Greg Dyke, former director general of the BBC has claimed that the British government ‘‘tried to kill’’ Andrew Gilligan, the reporter who broke the story that British intelligence had ‘‘sexed up’’ a dossier on Iraq that sought to justify Britain’s support for US-led invasion of the country.
‘‘The government tried to kill him,’’ claimed Dyke about Gilligan, who was forced out of his job at the BBC in January, in the wake of the Hutton report that inquired into the death of scientist David Kelly, who was the main source for the British national broadcaster. ‘‘Andrew Gilligan was a guy of 32; like all those press guys… They’re all a bit odd. It’s the nature of the world they work in. He lives on his own and he’s not the most popular man in the world,’’ Dyke said at the Cheltenham Festival of Literature in Gloucestershire last night.
‘‘Campbell (Alastair Campbell), the then chief of communications at 10, Downing Street) hated him. They tried to get him. When he wouldn’t do the deed (a reference to Gilligan apologising), they basically said to us: ‘Right, we are going to throw the whole PR operation of the government against you’. These are not nice people.
‘‘The reason Kelly’s name came into the public agenda—it was put there at the suggestion of Campbell, by people from the press office in the Ministry of Defence,’’ he alleged. According to The Independent on Sunday, Dyke also told the audience that he was twice offered a deal by the government.

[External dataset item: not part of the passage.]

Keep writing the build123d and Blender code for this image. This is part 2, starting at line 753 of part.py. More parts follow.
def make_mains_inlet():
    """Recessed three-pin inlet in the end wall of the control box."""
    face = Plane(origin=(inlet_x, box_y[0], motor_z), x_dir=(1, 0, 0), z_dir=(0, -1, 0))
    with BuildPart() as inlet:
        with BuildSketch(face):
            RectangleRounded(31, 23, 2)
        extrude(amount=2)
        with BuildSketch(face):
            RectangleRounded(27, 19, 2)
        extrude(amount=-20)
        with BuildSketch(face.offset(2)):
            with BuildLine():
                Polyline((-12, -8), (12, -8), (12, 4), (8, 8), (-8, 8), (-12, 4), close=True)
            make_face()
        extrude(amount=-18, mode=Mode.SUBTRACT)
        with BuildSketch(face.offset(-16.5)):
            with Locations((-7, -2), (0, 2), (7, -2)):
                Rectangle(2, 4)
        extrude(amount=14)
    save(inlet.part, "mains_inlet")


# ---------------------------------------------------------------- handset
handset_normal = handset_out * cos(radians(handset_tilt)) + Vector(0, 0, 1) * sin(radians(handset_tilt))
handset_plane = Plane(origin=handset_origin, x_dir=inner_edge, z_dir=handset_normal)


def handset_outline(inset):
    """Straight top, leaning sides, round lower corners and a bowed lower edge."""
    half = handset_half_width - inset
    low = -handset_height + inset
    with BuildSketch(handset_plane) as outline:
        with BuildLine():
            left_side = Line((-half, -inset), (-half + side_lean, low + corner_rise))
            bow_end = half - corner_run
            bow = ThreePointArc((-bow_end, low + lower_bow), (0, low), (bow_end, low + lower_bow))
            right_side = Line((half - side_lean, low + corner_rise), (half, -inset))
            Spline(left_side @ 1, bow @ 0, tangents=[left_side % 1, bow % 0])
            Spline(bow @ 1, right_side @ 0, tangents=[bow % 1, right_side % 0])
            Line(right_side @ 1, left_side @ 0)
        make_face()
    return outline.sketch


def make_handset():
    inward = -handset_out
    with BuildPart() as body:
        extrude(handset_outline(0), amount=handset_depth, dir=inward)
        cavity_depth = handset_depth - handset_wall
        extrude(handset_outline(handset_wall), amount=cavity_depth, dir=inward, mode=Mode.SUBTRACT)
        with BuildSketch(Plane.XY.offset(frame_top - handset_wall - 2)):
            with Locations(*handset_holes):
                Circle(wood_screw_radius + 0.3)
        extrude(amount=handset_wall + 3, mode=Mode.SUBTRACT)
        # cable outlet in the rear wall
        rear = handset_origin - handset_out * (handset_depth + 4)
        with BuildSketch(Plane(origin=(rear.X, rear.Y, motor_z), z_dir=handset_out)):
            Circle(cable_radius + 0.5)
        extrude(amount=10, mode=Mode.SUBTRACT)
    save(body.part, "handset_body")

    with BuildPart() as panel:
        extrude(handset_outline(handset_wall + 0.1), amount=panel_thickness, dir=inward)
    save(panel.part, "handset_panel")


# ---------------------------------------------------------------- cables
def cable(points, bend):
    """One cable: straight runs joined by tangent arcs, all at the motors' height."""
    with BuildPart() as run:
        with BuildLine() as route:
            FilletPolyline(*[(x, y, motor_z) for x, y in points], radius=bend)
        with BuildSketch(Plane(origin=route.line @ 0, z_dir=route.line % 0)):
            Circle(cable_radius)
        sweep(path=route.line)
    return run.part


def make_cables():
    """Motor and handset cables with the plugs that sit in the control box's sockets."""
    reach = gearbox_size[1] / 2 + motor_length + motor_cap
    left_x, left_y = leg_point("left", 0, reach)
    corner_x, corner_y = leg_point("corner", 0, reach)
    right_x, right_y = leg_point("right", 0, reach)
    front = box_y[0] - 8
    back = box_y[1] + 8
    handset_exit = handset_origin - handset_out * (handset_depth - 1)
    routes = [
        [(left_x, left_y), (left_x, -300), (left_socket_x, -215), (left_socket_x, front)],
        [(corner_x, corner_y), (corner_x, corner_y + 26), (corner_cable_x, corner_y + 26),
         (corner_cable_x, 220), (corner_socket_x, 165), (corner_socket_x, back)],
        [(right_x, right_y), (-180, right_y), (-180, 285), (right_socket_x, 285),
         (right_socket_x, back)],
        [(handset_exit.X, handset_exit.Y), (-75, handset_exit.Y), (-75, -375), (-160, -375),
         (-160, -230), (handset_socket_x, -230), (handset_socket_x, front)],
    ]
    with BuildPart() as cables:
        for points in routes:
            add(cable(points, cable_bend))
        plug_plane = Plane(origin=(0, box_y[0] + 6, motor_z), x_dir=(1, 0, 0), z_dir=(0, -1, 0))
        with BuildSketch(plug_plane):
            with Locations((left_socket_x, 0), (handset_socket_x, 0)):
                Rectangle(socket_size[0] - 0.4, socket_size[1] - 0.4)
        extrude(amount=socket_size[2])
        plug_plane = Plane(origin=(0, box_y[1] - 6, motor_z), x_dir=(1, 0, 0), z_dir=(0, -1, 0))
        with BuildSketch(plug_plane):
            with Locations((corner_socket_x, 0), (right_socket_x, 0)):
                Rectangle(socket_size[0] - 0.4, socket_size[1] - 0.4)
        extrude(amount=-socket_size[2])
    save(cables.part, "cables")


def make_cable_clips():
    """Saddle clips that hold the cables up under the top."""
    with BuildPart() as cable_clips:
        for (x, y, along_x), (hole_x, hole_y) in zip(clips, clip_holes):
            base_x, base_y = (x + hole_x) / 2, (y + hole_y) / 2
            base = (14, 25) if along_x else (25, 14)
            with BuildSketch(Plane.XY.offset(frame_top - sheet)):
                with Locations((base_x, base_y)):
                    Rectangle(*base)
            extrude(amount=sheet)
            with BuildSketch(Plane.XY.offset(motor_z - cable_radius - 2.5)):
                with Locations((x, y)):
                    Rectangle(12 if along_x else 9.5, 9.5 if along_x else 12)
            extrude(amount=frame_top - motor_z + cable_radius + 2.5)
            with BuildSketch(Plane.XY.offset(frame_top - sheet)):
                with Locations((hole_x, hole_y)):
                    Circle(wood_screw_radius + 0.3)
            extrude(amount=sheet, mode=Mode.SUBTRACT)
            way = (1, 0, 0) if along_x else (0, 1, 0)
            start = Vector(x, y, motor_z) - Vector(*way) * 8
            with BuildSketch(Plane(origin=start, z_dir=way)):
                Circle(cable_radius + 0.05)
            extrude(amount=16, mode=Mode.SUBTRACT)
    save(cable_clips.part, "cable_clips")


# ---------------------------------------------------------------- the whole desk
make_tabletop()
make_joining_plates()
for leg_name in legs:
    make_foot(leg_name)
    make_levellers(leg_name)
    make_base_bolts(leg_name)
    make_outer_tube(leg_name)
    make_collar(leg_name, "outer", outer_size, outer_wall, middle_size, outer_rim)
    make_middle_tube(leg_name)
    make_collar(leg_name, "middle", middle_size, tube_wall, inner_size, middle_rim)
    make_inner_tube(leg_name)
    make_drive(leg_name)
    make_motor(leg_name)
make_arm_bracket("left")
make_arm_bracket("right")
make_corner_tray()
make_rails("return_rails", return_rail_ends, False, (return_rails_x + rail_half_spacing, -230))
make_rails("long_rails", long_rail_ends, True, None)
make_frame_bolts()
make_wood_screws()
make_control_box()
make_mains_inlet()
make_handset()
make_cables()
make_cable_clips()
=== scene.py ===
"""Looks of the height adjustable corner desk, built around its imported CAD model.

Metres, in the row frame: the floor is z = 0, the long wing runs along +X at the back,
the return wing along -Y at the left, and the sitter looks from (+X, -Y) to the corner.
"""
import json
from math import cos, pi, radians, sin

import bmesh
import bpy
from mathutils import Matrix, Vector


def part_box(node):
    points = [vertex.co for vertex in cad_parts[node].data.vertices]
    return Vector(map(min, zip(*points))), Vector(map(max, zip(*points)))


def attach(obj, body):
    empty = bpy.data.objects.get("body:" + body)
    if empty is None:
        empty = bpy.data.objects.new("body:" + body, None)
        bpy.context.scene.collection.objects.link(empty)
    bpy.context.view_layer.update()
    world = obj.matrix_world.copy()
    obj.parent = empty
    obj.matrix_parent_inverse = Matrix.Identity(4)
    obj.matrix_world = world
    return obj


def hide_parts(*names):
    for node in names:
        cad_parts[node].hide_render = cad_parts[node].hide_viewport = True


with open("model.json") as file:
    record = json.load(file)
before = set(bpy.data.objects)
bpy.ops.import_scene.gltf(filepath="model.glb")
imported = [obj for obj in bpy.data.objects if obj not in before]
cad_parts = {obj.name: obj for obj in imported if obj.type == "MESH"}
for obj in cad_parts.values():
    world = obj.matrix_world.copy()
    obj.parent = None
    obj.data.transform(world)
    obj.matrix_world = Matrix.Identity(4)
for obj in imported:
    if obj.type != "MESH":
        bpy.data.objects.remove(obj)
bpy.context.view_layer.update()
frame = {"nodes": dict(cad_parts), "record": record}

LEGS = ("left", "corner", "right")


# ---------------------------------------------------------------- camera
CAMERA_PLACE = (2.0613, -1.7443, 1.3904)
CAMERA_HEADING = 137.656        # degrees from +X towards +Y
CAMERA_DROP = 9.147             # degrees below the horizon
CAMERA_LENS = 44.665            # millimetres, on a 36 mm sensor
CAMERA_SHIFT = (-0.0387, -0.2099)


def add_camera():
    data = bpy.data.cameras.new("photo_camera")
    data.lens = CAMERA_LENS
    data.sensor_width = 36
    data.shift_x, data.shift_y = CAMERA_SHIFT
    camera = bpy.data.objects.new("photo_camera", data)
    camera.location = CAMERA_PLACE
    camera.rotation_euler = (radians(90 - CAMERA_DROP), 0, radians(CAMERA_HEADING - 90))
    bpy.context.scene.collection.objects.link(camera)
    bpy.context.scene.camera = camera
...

‘‘They said—first through Peter Mandelson, former minister and close friend of Prime Minister Tony Blair, and then through Blair—‘The deal is this. You’ve got to say the story is wrong and we’ll say you were entitled to broadcast it’’’, he claimed.
‘‘Well, we didn’t know it was wrong. If you do that analysis now, Gilligan’s story was right. The BBC board will have to stand up for what it believes in.’’ Dyke said Gilligan made ‘‘one key mistake’’ when he said the government ‘‘ordered’’ more information to be put in the dossier. He asked: ‘‘How could we have ensured everything was correct?
‘‘They (the government) have not even begun to apologise for what they should be apologising for. Some people in Downing Street knew, there’s no doubt about it.”